Les Égyptiens testaient leur nouvelle liberté acquise depuis le départ d'Hosni Moubarak en poursuivant mercredi les mouvements de grève entamés pour réclamer des augmentations de salaire, même si l'armée maintenant au pouvoir leur a demandé de reprendre le travail.

Des arrêts de travail et des rassemblements étaient signalés mercredi dans de nombreux endroits, en particulier dans le delta du Nil, les villes le long du canal de Suez, au Caire et dans la deuxième ville du pays, Alexandrie.

Nombre de ces conflits ont débuté ces derniers jours, avant d'être suspendus mardi, jour férié marquant l'anniversaire de la naissance du prophète Mahomet.

Le secteur bancaire était également perturbé, obligeant la Bourse du Caire à rester fermée jusqu'à dimanche au moins.

Après avoir suspendu leur grève dimanche, les employés de la plus grande usine d'Égypte ont repris leur mouvement mercredi pour réclamer hausses de salaire et meilleures conditions de travail, au lendemain d'une mise en garde de l'armée contre les conséquences «désastreuses» de nouveaux mouvements sociaux.

Faiçal Naoucha, un des organisateurs de la grève, a précisé à l'AFP que le personnel de l'entreprise publique Misr Filature et Tissage, qui emploie quelque 24.000 personnes à Mahallah, dans le delta du Nil, demandait aussi le départ de deux des directeurs de l'usine.

Une grève était aussi en cours dans une autre grande usine textile, à Helwan, dans la banlieue sud du Caire.

À Ismaïliya, sur le canal de Suez, des employés des services publics de l'irrigation, l'éducation et la santé ont protesté devant le gouvernorat pour demander de meilleurs salaires, ont indiqué des témoins.

Cette situation sociale difficile s'ajoute à la crise du tourisme, au point mort depuis plusieurs semaines alors que cette période de l'année correspond à la haute saison.

Le tourisme rapporte environ 13 milliards de dollars par an au pays.

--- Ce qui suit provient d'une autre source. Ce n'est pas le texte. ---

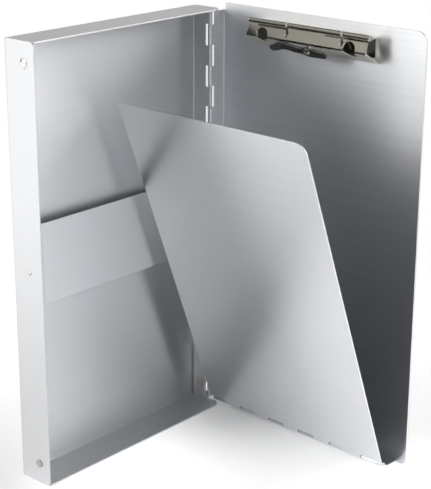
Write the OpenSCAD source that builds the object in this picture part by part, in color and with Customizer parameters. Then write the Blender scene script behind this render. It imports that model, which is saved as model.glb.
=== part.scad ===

Il représente 6% du PIB et, directement ou indirectement, près de 10% de l'emploi.

L'armée «est consciente des conditions sociales et économiques que traverse la société, mais ces problèmes ne peuvent pas être résolus avant la fin des grèves et des sit-in», a-t-elle dit mardi, selon l'agence officielle Mena.

Environ 40% de la population égyptienne vit en dessous du seuil de pauvreté, établi à deux dollars par jour et par personne. Le salaire minimum, fixé l'an dernier à environ 70 dollars par le gouvernement, est proche de ce seuil de pauvreté.

L'Égypte a appelé mardi la communauté internationale à soutenir son économie, durement affectée par la crise.

Au plus fort de la révolte, l'économie égyptienne perdait au moins 310 millions de dollars par jour, selon une note du Crédit Agricole, qui a abaissé ses prévisions de croissance 2011 pour l'Égypte de 5,3% à 3,7%.

La chef de la diplomatie européenne Catherine Ashton a fait savoir qu'elle se rendrait mardi prochain en Égypte, où elle devrait être le premier responsable étranger important à effectuer une visite depuis le départ vendredi de M. Moubarak.

Un membre de la commission chargé de modifier la Constitution égyptienne a par ailleurs confirmé que les amendements seraient prêts dans une dizaine de jours et soumis à référendum d'ici deux mois.

Cette révision était l'une des principales revendications des manifestants qui accusent la loi fondamentale actuelle d'être taillée sur mesure pour l'ex-président et son parti.

Cette révision et son référendum doivent être suivis dans plusieurs mois d'élections législatives et présidentielle.

Les Frères musulmans, le plus influent mouvement d'opposition, ont assuré de leur côté qu'ils ne chercheraient pas à avoir la majorité dans le prochain Parlement et ne présenteraient pas de candidats dans toutes les circonscriptions.

«Nous ne cherchons pas à avoir la majorité parlementaire. C'est un message à tous les partis», a déclaré Essam el-Erian, membre du bureau politique de la confrérie islamiste.